What to do
Please give the data below again in full, exactly as it stands.

==== Dataset content ====

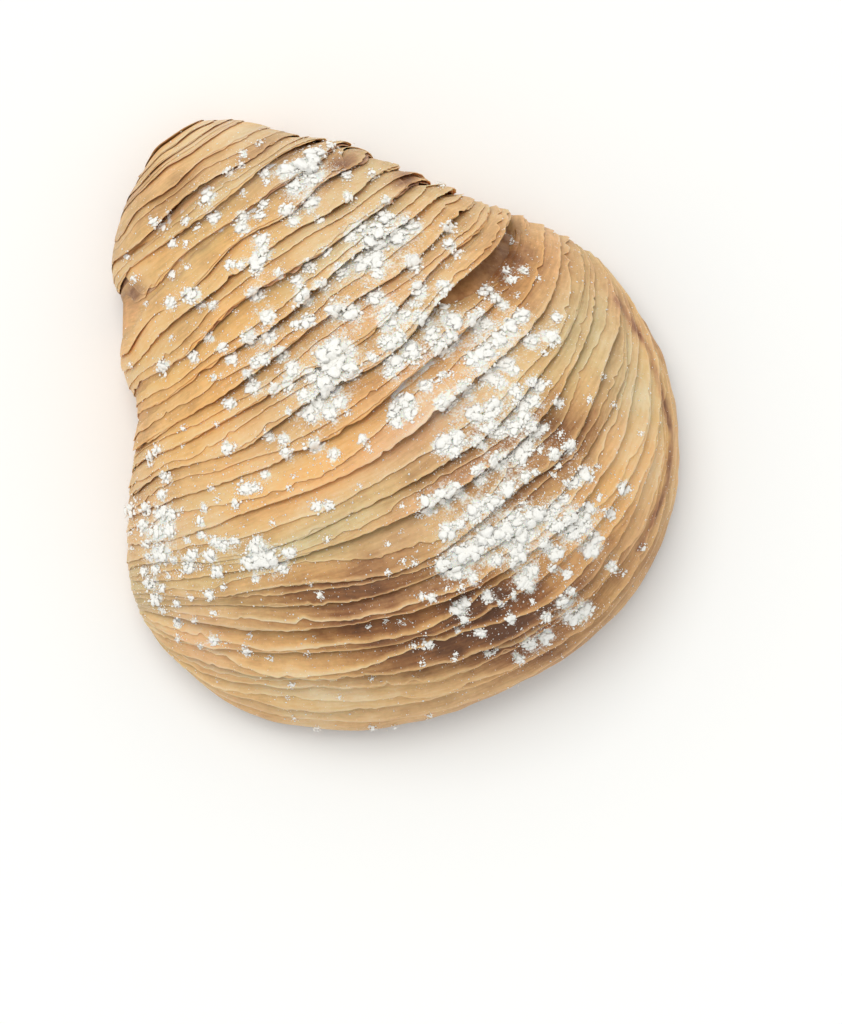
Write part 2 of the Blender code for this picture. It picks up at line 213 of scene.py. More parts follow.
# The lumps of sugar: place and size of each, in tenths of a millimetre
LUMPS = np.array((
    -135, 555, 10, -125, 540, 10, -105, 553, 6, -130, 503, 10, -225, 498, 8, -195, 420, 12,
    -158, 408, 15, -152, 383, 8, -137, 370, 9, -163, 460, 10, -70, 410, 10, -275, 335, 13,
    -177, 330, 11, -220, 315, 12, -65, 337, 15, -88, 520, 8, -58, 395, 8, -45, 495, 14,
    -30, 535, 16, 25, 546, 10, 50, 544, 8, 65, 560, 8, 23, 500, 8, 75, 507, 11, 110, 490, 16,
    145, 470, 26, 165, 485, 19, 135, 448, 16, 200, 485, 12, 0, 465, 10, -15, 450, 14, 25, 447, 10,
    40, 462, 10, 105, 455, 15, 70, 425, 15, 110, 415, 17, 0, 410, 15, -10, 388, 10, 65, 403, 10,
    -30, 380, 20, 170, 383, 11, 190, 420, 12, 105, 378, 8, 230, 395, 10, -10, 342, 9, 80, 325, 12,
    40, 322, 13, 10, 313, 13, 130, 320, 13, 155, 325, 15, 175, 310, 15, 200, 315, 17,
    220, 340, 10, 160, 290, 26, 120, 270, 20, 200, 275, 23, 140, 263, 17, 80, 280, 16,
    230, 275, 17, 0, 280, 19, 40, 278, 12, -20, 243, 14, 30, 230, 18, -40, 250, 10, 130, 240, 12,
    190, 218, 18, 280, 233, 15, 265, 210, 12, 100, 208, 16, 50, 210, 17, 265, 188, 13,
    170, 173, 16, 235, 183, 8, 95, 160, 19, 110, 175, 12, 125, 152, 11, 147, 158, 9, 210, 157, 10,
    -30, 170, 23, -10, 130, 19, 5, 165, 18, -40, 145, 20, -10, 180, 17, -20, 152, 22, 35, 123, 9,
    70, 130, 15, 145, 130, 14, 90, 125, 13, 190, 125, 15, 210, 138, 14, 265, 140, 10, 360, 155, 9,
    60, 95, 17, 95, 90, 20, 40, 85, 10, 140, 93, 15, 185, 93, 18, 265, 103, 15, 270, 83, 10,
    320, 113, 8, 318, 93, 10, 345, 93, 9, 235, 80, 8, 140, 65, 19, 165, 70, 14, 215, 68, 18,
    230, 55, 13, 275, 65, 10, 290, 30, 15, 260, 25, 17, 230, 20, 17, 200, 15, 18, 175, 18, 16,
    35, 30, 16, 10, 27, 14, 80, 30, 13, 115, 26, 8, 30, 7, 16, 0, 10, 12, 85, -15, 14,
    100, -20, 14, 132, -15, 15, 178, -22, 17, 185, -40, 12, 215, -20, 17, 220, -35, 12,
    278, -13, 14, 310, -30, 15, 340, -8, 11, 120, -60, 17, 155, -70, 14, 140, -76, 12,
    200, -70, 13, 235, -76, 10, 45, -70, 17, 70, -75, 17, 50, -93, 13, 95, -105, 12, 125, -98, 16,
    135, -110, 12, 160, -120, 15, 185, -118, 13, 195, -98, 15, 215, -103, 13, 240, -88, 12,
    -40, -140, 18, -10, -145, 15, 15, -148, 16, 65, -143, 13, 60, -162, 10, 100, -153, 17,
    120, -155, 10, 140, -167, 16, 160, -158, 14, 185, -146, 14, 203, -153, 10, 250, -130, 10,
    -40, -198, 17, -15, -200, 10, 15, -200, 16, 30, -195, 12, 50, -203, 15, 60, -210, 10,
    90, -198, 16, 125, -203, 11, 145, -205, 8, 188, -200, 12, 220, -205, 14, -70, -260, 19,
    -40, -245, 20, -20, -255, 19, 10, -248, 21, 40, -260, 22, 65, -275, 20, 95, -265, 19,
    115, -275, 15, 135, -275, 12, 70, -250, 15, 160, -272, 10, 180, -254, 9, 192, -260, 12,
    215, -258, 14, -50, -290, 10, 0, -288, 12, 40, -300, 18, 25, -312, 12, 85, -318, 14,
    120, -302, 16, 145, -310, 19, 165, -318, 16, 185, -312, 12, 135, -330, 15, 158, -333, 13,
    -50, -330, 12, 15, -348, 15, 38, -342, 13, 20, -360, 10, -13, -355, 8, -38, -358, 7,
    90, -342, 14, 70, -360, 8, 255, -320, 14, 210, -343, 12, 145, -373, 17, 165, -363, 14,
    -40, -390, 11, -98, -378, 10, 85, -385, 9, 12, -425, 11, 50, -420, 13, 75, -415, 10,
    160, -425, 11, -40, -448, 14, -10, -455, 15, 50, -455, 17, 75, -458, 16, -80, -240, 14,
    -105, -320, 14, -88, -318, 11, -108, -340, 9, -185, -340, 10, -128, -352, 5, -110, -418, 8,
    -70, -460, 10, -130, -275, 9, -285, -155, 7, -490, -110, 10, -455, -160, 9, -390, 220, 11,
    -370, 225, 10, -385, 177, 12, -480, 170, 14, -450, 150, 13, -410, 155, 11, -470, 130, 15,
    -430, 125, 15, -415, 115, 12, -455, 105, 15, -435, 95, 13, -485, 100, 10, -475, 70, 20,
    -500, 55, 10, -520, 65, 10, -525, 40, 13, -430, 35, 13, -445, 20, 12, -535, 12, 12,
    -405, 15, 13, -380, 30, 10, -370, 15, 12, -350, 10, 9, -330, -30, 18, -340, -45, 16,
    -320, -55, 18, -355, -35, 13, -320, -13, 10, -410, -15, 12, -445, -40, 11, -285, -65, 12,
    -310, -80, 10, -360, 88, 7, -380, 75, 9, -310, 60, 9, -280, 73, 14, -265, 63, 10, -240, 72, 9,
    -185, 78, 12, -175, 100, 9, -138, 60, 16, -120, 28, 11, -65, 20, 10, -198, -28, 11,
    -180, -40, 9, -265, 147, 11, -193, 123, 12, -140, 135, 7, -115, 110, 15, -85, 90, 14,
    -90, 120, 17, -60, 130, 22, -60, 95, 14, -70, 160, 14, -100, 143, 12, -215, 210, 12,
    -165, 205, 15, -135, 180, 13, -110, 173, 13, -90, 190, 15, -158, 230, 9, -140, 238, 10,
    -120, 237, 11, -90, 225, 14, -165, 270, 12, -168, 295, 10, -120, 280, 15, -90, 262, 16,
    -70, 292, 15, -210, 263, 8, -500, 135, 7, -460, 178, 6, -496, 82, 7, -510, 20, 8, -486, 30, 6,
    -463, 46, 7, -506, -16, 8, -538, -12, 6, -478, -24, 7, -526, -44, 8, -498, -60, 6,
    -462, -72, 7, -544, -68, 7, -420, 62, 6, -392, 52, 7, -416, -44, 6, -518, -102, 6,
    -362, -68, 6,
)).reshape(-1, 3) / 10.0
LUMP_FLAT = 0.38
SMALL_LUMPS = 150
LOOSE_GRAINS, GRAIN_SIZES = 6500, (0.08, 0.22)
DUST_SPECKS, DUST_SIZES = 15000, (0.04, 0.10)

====

Task response
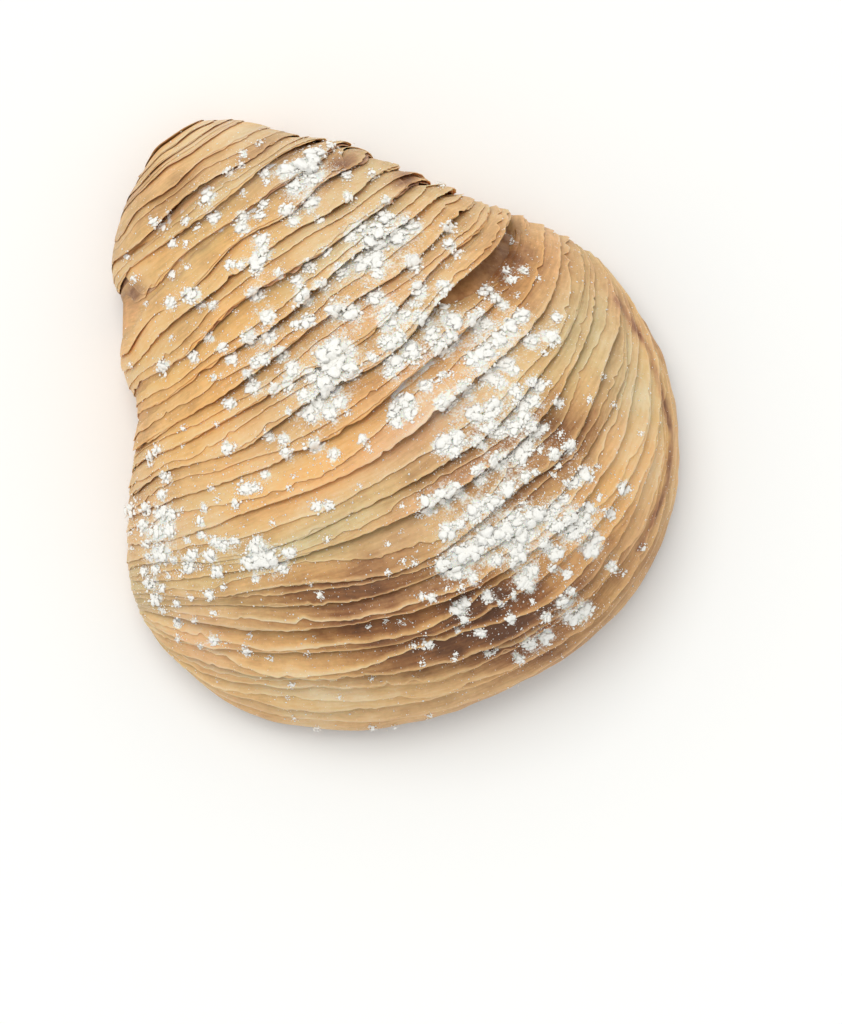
Write part 2 of the Blender code for this picture. It picks up at line 213 of scene.py. More parts follow.
# The lumps of sugar: place and size of each, in tenths of a millimetre
LUMPS = np.array((
    -135, 555, 10, -125, 540, 10, -105, 553, 6, -130, 503, 10, -225, 498, 8, -195, 420, 12,
    -158, 408, 15, -152, 383, 8, -137, 370, 9, -163, 460, 10, -70, 410, 10, -275, 335, 13,
    -177, 330, 11, -220, 315, 12, -65, 337, 15, -88, 520, 8, -58, 395, 8, -45, 495, 14,
    -30, 535, 16, 25, 546, 10, 50, 544, 8, 65, 560, 8, 23, 500, 8, 75, 507, 11, 110, 490, 16,
    145, 470, 26, 165, 485, 19, 135, 448, 16, 200, 485, 12, 0, 465, 10, -15, 450, 14, 25, 447, 10,
    40, 462, 10, 105, 455, 15, 70, 425, 15, 110, 415, 17, 0, 410, 15, -10, 388, 10, 65, 403, 10,
    -30, 380, 20, 170, 383, 11, 190, 420, 12, 105, 378, 8, 230, 395, 10, -10, 342, 9, 80, 325, 12,
    40, 322, 13, 10, 313, 13, 130, 320, 13, 155, 325, 15, 175, 310, 15, 200, 315, 17,
    220, 340, 10, 160, 290, 26, 120, 270, 20, 200, 275, 23, 140, 263, 17, 80, 280, 16,
    230, 275, 17, 0, 280, 19, 40, 278, 12, -20, 243, 14, 30, 230, 18, -40, 250, 10, 130, 240, 12,
    190, 218, 18, 280, 233, 15, 265, 210, 12, 100, 208, 16, 50, 210, 17, 265, 188, 13,
    170, 173, 16, 235, 183, 8, 95, 160, 19, 110, 175, 12, 125, 152, 11, 147, 158, 9, 210, 157, 10,
    -30, 170, 23, -10, 130, 19, 5, 165, 18, -40, 145, 20, -10, 180, 17, -20, 152, 22, 35, 123, 9,
    70, 130, 15, 145, 130, 14, 90, 125, 13, 190, 125, 15, 210, 138, 14, 265, 140, 10, 360, 155, 9,
    60, 95, 17, 95, 90, 20, 40, 85, 10, 140, 93, 15, 185, 93, 18, 265, 103, 15, 270, 83, 10,
    320, 113, 8, 318, 93, 10, 345, 93, 9, 235, 80, 8, 140, 65, 19, 165, 70, 14, 215, 68, 18,
    230, 55, 13, 275, 65, 10, 290, 30, 15, 260, 25, 17, 230, 20, 17, 200, 15, 18, 175, 18, 16,
    35, 30, 16, 10, 27, 14, 80, 30, 13, 115, 26, 8, 30, 7, 16, 0, 10, 12, 85, -15, 14,
    100, -20, 14, 132, -15, 15, 178, -22, 17, 185, -40, 12, 215, -20, 17, 220, -35, 12,
    278, -13, 14, 310, -30, 15, 340, -8, 11, 120, -60, 17, 155, -70, 14, 140, -76, 12,
    200, -70, 13, 235, -76, 10, 45, -70, 17, 70, -75, 17, 50, -93, 13, 95, -105, 12, 125, -98, 16,
    135, -110, 12, 160, -120, 15, 185, -118, 13, 195, -98, 15, 215, -103, 13, 240, -88, 12,
    -40, -140, 18, -10, -145, 15, 15, -148, 16, 65, -143, 13, 60, -162, 10, 100, -153, 17,
    120, -155, 10, 140, -167, 16, 160, -158, 14, 185, -146, 14, 203, -153, 10, 250, -130, 10,
    -40, -198, 17, -15, -200, 10, 15, -200, 16, 30, -195, 12, 50, -203, 15, 60, -210, 10,
    90, -198, 16, 125, -203, 11, 145, -205, 8, 188, -200, 12, 220, -205, 14, -70, -260, 19,
    -40, -245, 20, -20, -255, 19, 10, -248, 21, 40, -260, 22, 65, -275, 20, 95, -265, 19,
    115, -275, 15, 135, -275, 12, 70, -250, 15, 160, -272, 10, 180, -254, 9, 192, -260, 12,
    215, -258, 14, -50, -290, 10, 0, -288, 12, 40, -300, 18, 25, -312, 12, 85, -318, 14,
    120, -302, 16, 145, -310, 19, 165, -318, 16, 185, -312, 12, 135, -330, 15, 158, -333, 13,
    -50, -330, 12, 15, -348, 15, 38, -342, 13, 20, -360, 10, -13, -355, 8, -38, -358, 7,
    90, -342, 14, 70, -360, 8, 255, -320, 14, 210, -343, 12, 145, -373, 17, 165, -363, 14,
    -40, -390, 11, -98, -378, 10, 85, -385, 9, 12, -425, 11, 50, -420, 13, 75, -415, 10,
    160, -425, 11, -40, -448, 14, -10, -455, 15, 50, -455, 17, 75, -458, 16, -80, -240, 14,
    -105, -320, 14, -88, -318, 11, -108, -340, 9, -185, -340, 10, -128, -352, 5, -110, -418, 8,
    -70, -460, 10, -130, -275, 9, -285, -155, 7, -490, -110, 10, -455, -160, 9, -390, 220, 11,
    -370, 225, 10, -385, 177, 12, -480, 170, 14, -450, 150, 13, -410, 155, 11, -470, 130, 15,
    -430, 125, 15, -415, 115, 12, -455, 105, 15, -435, 95, 13, -485, 100, 10, -475, 70, 20,
    -500, 55, 10, -520, 65, 10, -525, 40, 13, -430, 35, 13, -445, 20, 12, -535, 12, 12,
    -405, 15, 13, -380, 30, 10, -370, 15, 12, -350, 10, 9, -330, -30, 18, -340, -45, 16,
    -320, -55, 18, -355, -35, 13, -320, -13, 10, -410, -15, 12, -445, -40, 11, -285, -65, 12,
    -310, -80, 10, -360, 88, 7, -380, 75, 9, -310, 60, 9, -280, 73, 14, -265, 63, 10, -240, 72, 9,
    -185, 78, 12, -175, 100, 9, -138, 60, 16, -120, 28, 11, -65, 20, 10, -198, -28, 11,
    -180, -40, 9, -265, 147, 11, -193, 123, 12, -140, 135, 7, -115, 110, 15, -85, 90, 14,
    -90, 120, 17, -60, 130, 22, -60, 95, 14, -70, 160, 14, -100, 143, 12, -215, 210, 12,
    -165, 205, 15, -135, 180, 13, -110, 173, 13, -90, 190, 15, -158, 230, 9, -140, 238, 10,
    -120, 237, 11, -90, 225, 14, -165, 270, 12, -168, 295, 10, -120, 280, 15, -90, 262, 16,
    -70, 292, 15, -210, 263, 8, -500, 135, 7, -460, 178, 6, -496, 82, 7, -510, 20, 8, -486, 30, 6,
    -463, 46, 7, -506, -16, 8, -538, -12, 6, -478, -24, 7, -526, -44, 8, -498, -60, 6,
    -462, -72, 7, -544, -68, 7, -420, 62, 6, -392, 52, 7, -416, -44, 6, -518, -102, 6,
    -362, -68, 6,
)).reshape(-1, 3) / 10.0
LUMP_FLAT = 0.38
SMALL_LUMPS = 150
LOOSE_GRAINS, GRAIN_SIZES = 6500, (0.08, 0.22)
DUST_SPECKS, DUST_SIZES = 15000, (0.04, 0.10)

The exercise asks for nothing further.